Syllabus⇝
Students will participate in a series of workshop activities that address challenges for quickly embodying concepts, and addressing them through lived experiences.
Throughout the week, students will engage in early and easy making processes. They will address experiences of these things through the body. Each student will move through: · Lo-fi version of their project/concept · Different time scales · Move from speculation to having a component of reality for their concept.
On the final day students will present an embodied concept.
Deliverables⇝
Research artifacts, lo-fi version of project/concept, personal reflection.
Faculty⇝
Oscar Tomico is associate professor at the Department of Industrial Design at Eindhoven University of Technology on Design Research Methodologies for Posthuman Sustainability. His research revolves around 1st Person Perspectives to Research through Design at different scales (bodies, communities and socio-technical systems). Ranging from developing embodied ideation techniques for close or on the body applications (e.g. soft wearables), contextualized design interventions to situate design practice in everyday life, exploring the impact of future local, distributed, open and circular socio-technical systems of production, or experimenting with cohabitation as a posthuman approach to multi-species design.

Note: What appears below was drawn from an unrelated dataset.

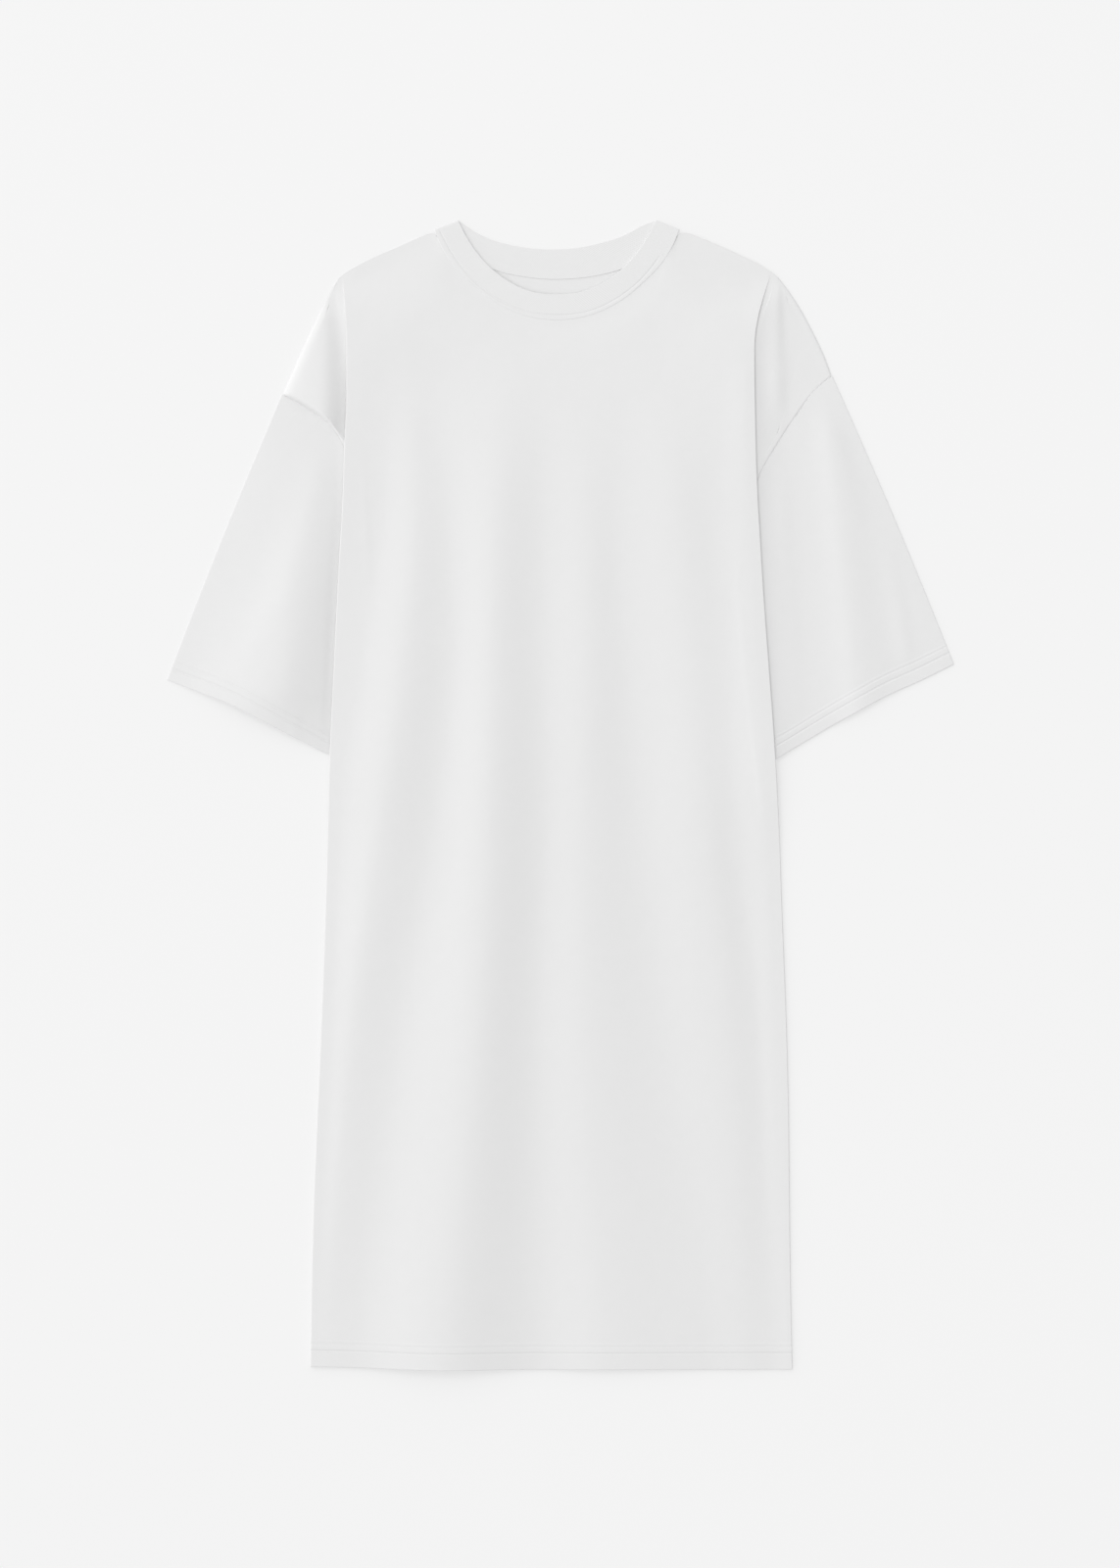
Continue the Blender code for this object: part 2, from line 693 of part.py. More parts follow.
def band_rows():
    """Rings of the neck band, from the seam to the free edge, each once around the neck."""
    back_level = RIB_WALL / 2 + BAND_CLEAR
    front_level = back_level + 2 * BAND_TURN_RADIUS
    front_steps = sum(MAIN_STEPS_FRONT[1:-1])
    back_steps = sum(MAIN_STEPS_BACK[1:-1])
    curves = {
        "front": (neck_path(NECK_FRONT, "seam"), neck_path(NECK_FRONT, "free")),
        "back": (neck_path(NECK_BACK, "seam"), neck_path(NECK_BACK, "free", BACK_NECK_TILT)),
    }
    rows = []
    for i in range(BAND_CROSS_STEPS + 1):
        across = i / BAND_CROSS_STEPS
        ring = []

        def place(half, share):
            seam = curves[half][0].at(share)
            free = curves[half][1].at(share)
            start = shifted(seam, free, SEAM_GAP)
            return [mix(start[n], free[n], across) for n in range(2)]

        def fold_direction(share):
            seam = curves["front"][0].at(share)
            free = curves["front"][1].at(share)
            length = math.dist(seam, free)
            along = [(free[n] - seam[n]) / length for n in range(2)]
            side = 1.0 if share < 0.5 else -1.0
            return -along[1] * side, along[0] * side

        for k in range(front_steps + 1):
            share = k / front_steps
            x, y = place("front", beside_fold(share))
            lift = BAND_FRONT_LIFT * across * smooth(math.sin(math.pi * share))
            ring.append((x, y, front_level + lift))
        ring += band_turn(place("front", 1.0), fold_direction(1.0), front_level, back_level)
        for k in range(back_steps, -1, -1):
            x, y = place("back", beside_fold(k / back_steps))
            ring.append((x, y, back_level))
        ring += band_turn(place("front", 0.0), fold_direction(0.0), back_level, front_level)
        rows.append(ring + [ring[0]])
    return rows


def beside_fold(share):
    """Keeps the flat parts of the band clear of its fold on each shoulder."""
    return min(1.0 - BAND_TURN_SHARE, max(BAND_TURN_SHARE, share))


def band_turn(place, out, start, end):
    points = []
    for k in range(1, TURN_STEPS):
        angle = math.pi * k / TURN_STEPS
        reach = BAND_TURN_RADIUS * (math.sin(angle) - 1.0)
        z = mix(start, end, (1.0 - math.cos(angle)) / 2)
        points.append((place[0] + out[0] * reach, place[1] + out[1] * reach, z))
    return points


def material(name):
    colour, roughness, metallic = MATERIALS[name]
    made = bpy.data.materials.get(name) or bpy.data.materials.new(name)
    made.use_nodes = True
    shader = made.node_tree.nodes["Principled BSDF"]
    shader.inputs["Base Color"].default_value = colour
    shader.inputs["Roughness"].default_value = roughness
    shader.inputs["Metallic"].default_value = metallic
    return made


def cloth(name, rows, wall, material_name, collection):
    """A panel: a grid laid through the rows of points and given the cloth's thickness.

    A row may have no point at a column, where the panel is narrower. A ring's last point repeats its first.
    """
    across = len(rows[0])
    mesh = bpy.data.meshes.new(name)
    grid = bmesh.new()
    bmesh.ops.create_grid(grid, x_segments=across - 1, y_segments=len(rows) - 1, size=1.0)
    order = sorted(grid.verts, key=lambda vert: (-round(vert.co.y, 5), round(vert.co.x, 5)))
    spare = []
    for k, vert in enumerate(order):
        point = rows[k // across][k % across]
        if point is None:
            spare.append(vert)
        else:
            vert.co = [value * MM for value in point]
    bmesh.ops.delete(grid, geom=spare, context="VERTS")
    bmesh.ops.remove_doubles(grid, verts=grid.verts, dist=0.00001)
    bmesh.ops.recalc_face_normals(grid, faces=grid.faces)
    grid.to_mesh(mesh)
    grid.free()
    mesh.shade_smooth()
    piece = bpy.data.objects.new(name, mesh)
    piece.data.materials.append(material(material_name))
    collection.objects.link(piece)
    wall_modifier = piece.modifiers.new("Cloth wall", "SOLIDIFY")
    wall_modifier.thickness = wall * MM
    wall_modifier.offset = 0.0
    wall_modifier.use_even_offset = True
    return piece


def main():
    clear_scene()
    collection = bpy.data.collections.new("t_shirt_dress")
    bpy.context.scene.collection.children.link(collection)
    cloth("front_panel", panel_rows("front"), JERSEY_WALL, "jersey", collection)
    cloth("back_panel", panel_rows("back"), JERSEY_WALL, "jersey", collection)
    cloth("sleeve_left", sleeve_rows("left"), JERSEY_WALL, "jersey", collection)
    cloth("sleeve_right", sleeve_rows("right"), JERSEY_WALL, "jersey", collection)
    cloth("collar", band_rows(), RIB_WALL, "rib_knit", collection)


if __name__ == "__main__":
    main()
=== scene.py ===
"""A T-shirt dress in off-white cotton jersey, lying on its back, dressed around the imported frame.

Each cut piece of cloth stands for its CAD node: front panel, back panel, two sleeves and a neck band.
They follow the same folds as the solids: the sleeves are swung down beside the body, so the side of the
body is a tuck that runs out to the fold edge, back under itself and out again to the armhole. The thread
of the hems, the cuffs and the neck is laid on the finished cloth.

Millimetres in the tables, metres in the scene. X runs across, Y from the hem to the neck, Z up from the
surface. "Left" is the side at -X. A distance "outward" is measured from the middle line.
"""
import functools
import math

import bmesh
import bpy
import numpy as np
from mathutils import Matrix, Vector
from mathutils.bvhtree import BVHTree


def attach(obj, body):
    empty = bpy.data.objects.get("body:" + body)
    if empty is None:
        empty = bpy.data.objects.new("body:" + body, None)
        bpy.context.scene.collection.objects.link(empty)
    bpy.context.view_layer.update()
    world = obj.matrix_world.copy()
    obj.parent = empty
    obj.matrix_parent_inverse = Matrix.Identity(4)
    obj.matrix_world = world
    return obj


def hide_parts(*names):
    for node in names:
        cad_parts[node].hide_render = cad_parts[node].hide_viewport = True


bl_info = {
    "name": "T-shirt Dress",
    "version": (1, 0, 0),
    "blender": (4, 5, 0),
    "location": "3D View > Sidebar > Dress",
    "description": "Cloth, stitching and studio for a T-shirt dress that lies flat",
    "category": "Object",
}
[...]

Kristina Andersen is associate professor at the Future Everyday cluster of the Department of Industrial Design. Her work is concerned with how we can allow each other to imagine our possible technological futures through digital craftsmanship and collaborations with semi intelligent machines in the context of material practices of soft fiber-based things. How can we innovate, design and act around that which is yet to be imagined? Who gets to drive innovation processes? And how can we reframe our methodologies to include the complex cultural, political, and personal aspects of life? Can we approach this through making (and thinking) about technology, communities and materials as a way to construct visions of the unknown?
Andersen was based at STEIM for 14 years, she was part of the Making Things Public art research program at the Gerrit Rietveld Academie and lead the Instruments and Interfaces master’s degree program at the Royal Conservatoire in The Hague. She is a longstanding advisor of the Stimuleringsfonds Creatieve Industrie, and currently acts as expert reviewer for H2020, ICT and FET for both application and project reviews. Andersen co-chaired the CHI art 2018, CHI Design paper track 2019 and 2020, and DIS pictorials 2019.
Angella currently works as a Lecturer for the M.Sc. Digital Design (MDD) programme at the Amsterdam University of Applied Sciences (AUAS), and as a Researcher for both the Fashion Research & Technology (FRT) and Civic Interaction Design (CIxD) groups at AUAS. Angella holds a doctorate degree from the Eindhoven University of Technology and Signify Research (formerly Philips Lighting Research) as a Marie Skłodowska-Curie doctoral fellow with ArcInTex ETN. Since 2007, Mackey’s design practise has investigated wearable technologies in art, research and commercial contexts. She has designed hyper-functional garments in a wide range of industries, from medical to commercial space flight, and lectured in various settings on the design challenges for integrating electronics into fashion. Most notably, she founded Vega Wearable Light, a line of illuminated outerwear for style-conscious cyclists from 2010-2014 in Gothenburg, Sweden.